• **SHORT TASK**: Reproduce each line exactly, including spacing and punctuation.

• **DATA PROVIDED**:
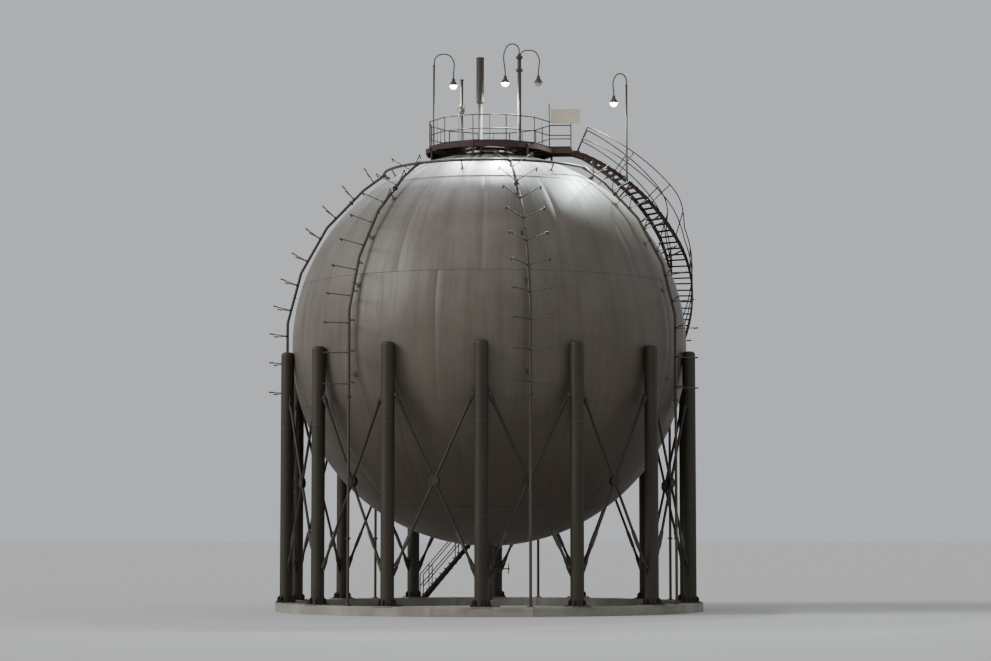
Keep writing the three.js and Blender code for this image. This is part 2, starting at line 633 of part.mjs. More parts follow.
function deckRailing() {
  const foot = DECK_TOP + SEAT_GAP;
  const inset = DECK_RADIUS - 150;
  const gateHalf = WALK_WIDTH / 2 + GATE_MARGIN;
  const gateAngle = degrees(Math.asin(gateHalf / inset));
  const mouth = DECK_REACH - 60;
  const corners = [vector(mouth, gateHalf, 0)];
  for (let i = 0; i <= DECK_PANELS; i += 1) {
    corners.push(polar(inset, gateAngle + ((360 - 2 * gateAngle) * i) / DECK_PANELS, 0));
  }
  corners.push(vector(mouth, -gateHalf, 0));
  const along = (height) => corners.map((corner) => corner.clone().setZ(foot + height));
  const posts = along(0).map((base) => bar(base, lifted(base, RAIL_HEIGHT), POST_RADIUS, POST_SIDES));
  const tall = along(0).at(-2);
  return fuse([
    ...posts,
    bar(tall, lifted(tall, TALL_POST), POST_RADIUS + 6, 4),
    sweep(along(RAIL_HEIGHT), RAIL_BAR, RAIL_BAR),
    sweep(along(RAIL_HEIGHT / 2), RAIL_BAR, RAIL_BAR),
    sweep(along(TOE_HEIGHT / 2), 12, TOE_HEIGHT),
  ]);
}

function manway() {
  const under = MANWAY_TOP - COVER_HEIGHT;
  return fuse([
    drum(AXIS, MANWAY_RADIUS, INSIDE_SHELL, under, BAYS),
    drum(AXIS, COVER_RADIUS, under, MANWAY_TOP, BAYS),
  ]).subtract(BALL);
}

function ventStack() {
  const centre = vector(VENT_X, 0, 0);
  const foot = MANWAY_TOP + SEAT_GAP;
  return fuse([
    drum(centre, VENT_SIZES.flange, foot, foot + 50, 8),
    drum(centre, VENT_SIZES.pipe, foot, VENT_DRUM_Z + 50, 8),
    drum(centre, VENT_SIZES.drum, VENT_DRUM_Z, VENT_TOP, 8),
  ]);
}

function valvePipe() {
  const centre = vector(VALVE_X, 0, 0);
  const foot = DECK_TOP + SEAT_GAP;
  const forward = (reach) => vector(VALVE_X, -reach, VALVE_Z);
  return fuse([
    drum(centre, VALVE_BODY, foot, foot + 40, 8),
    drum(centre, PIPE_RADIUS, foot, VALVE_PIPE_TOP, PIPE_SIDES),
    drum(centre, VALVE_BODY, VALVE_Z - 130, VALVE_Z + 130, 8),
    bar(forward(0), forward(WHEEL_REACH - 10), 30, 4),
    bar(forward(WHEEL_REACH - 30), forward(WHEEL_REACH), WHEEL_RADIUS, 8),
  ]);
}

// A hooked lamp arm: up out of its mast, over to one side and down to the shade
function lampArm(root, reach, rise, lampZ) {
  const at = (share, height) => vector(root.x + reach * share, root.y, height);
  const curve = [root, at(0.1, root.z + rise * 0.75), at(0.5, root.z + rise),
    at(0.92, root.z + rise * 0.7), at(1, lampZ + SHADE_HEIGHT + 10)];
  const [mouth, neck] = SHADE_RADII;
  const lamp = at(1, lampZ);
  return fuse([
    tube(curve, LAMP_TUBE, 5, 9),
    drum(lamp, mouth, lampZ - 60, lampZ - 60 + SHADE_HEIGHT, 8, neck),
    drum(lamp, neck, lampZ + SHADE_HEIGHT - 80, lampZ + SHADE_HEIGHT + 70, 6),
  ]);
}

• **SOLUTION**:
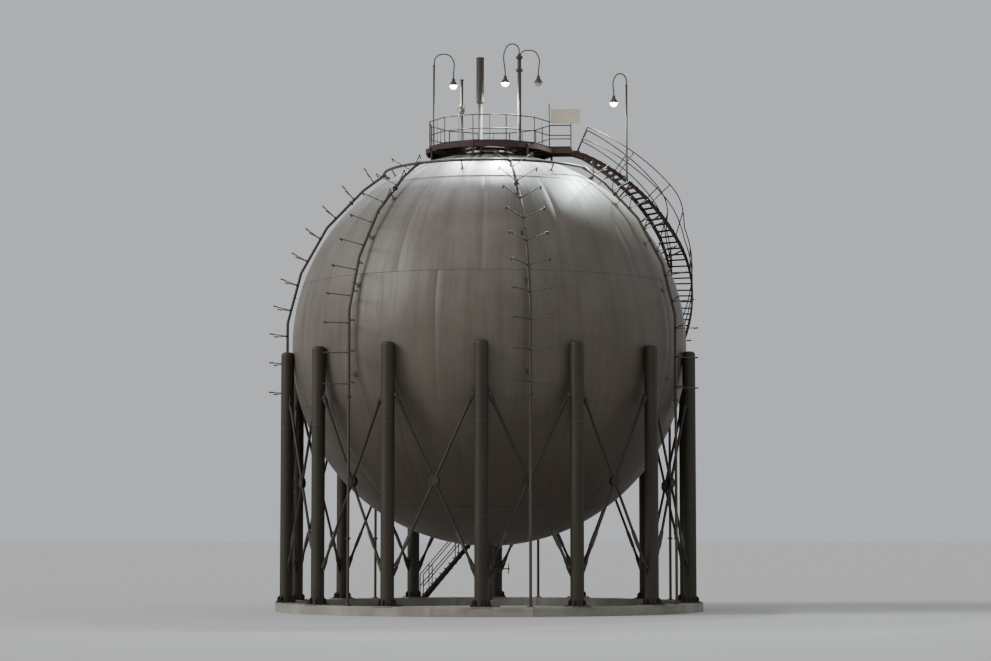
Keep writing the three.js and Blender code for this image. This is part 2, starting at line 633 of part.mjs. More parts follow.
function deckRailing() {
  const foot = DECK_TOP + SEAT_GAP;
  const inset = DECK_RADIUS - 150;
  const gateHalf = WALK_WIDTH / 2 + GATE_MARGIN;
  const gateAngle = degrees(Math.asin(gateHalf / inset));
  const mouth = DECK_REACH - 60;
  const corners = [vector(mouth, gateHalf, 0)];
  for (let i = 0; i <= DECK_PANELS; i += 1) {
    corners.push(polar(inset, gateAngle + ((360 - 2 * gateAngle) * i) / DECK_PANELS, 0));
  }
  corners.push(vector(mouth, -gateHalf, 0));
  const along = (height) => corners.map((corner) => corner.clone().setZ(foot + height));
  const posts = along(0).map((base) => bar(base, lifted(base, RAIL_HEIGHT), POST_RADIUS, POST_SIDES));
  const tall = along(0).at(-2);
  return fuse([
    ...posts,
    bar(tall, lifted(tall, TALL_POST), POST_RADIUS + 6, 4),
    sweep(along(RAIL_HEIGHT), RAIL_BAR, RAIL_BAR),
    sweep(along(RAIL_HEIGHT / 2), RAIL_BAR, RAIL_BAR),
    sweep(along(TOE_HEIGHT / 2), 12, TOE_HEIGHT),
  ]);
}

function manway() {
  const under = MANWAY_TOP - COVER_HEIGHT;
  return fuse([
    drum(AXIS, MANWAY_RADIUS, INSIDE_SHELL, under, BAYS),
    drum(AXIS, COVER_RADIUS, under, MANWAY_TOP, BAYS),
  ]).subtract(BALL);
}

function ventStack() {
  const centre = vector(VENT_X, 0, 0);
  const foot = MANWAY_TOP + SEAT_GAP;
  return fuse([
    drum(centre, VENT_SIZES.flange, foot, foot + 50, 8),
    drum(centre, VENT_SIZES.pipe, foot, VENT_DRUM_Z + 50, 8),
    drum(centre, VENT_SIZES.drum, VENT_DRUM_Z, VENT_TOP, 8),
  ]);
}

function valvePipe() {
  const centre = vector(VALVE_X, 0, 0);
  const foot = DECK_TOP + SEAT_GAP;
  const forward = (reach) => vector(VALVE_X, -reach, VALVE_Z);
  return fuse([
    drum(centre, VALVE_BODY, foot, foot + 40, 8),
    drum(centre, PIPE_RADIUS, foot, VALVE_PIPE_TOP, PIPE_SIDES),
    drum(centre, VALVE_BODY, VALVE_Z - 130, VALVE_Z + 130, 8),
    bar(forward(0), forward(WHEEL_REACH - 10), 30, 4),
    bar(forward(WHEEL_REACH - 30), forward(WHEEL_REACH), WHEEL_RADIUS, 8),
  ]);
}

// A hooked lamp arm: up out of its mast, over to one side and down to the shade
function lampArm(root, reach, rise, lampZ) {
  const at = (share, height) => vector(root.x + reach * share, root.y, height);
  const curve = [root, at(0.1, root.z + rise * 0.75), at(0.5, root.z + rise),
    at(0.92, root.z + rise * 0.7), at(1, lampZ + SHADE_HEIGHT + 10)];
  const [mouth, neck] = SHADE_RADII;
  const lamp = at(1, lampZ);
  return fuse([
    tube(curve, LAMP_TUBE, 5, 9),
    drum(lamp, mouth, lampZ - 60, lampZ - 60 + SHADE_HEIGHT, 8, neck),
    drum(lamp, neck, lampZ + SHADE_HEIGHT - 80, lampZ + SHADE_HEIGHT + 70, 6),
  ]);
}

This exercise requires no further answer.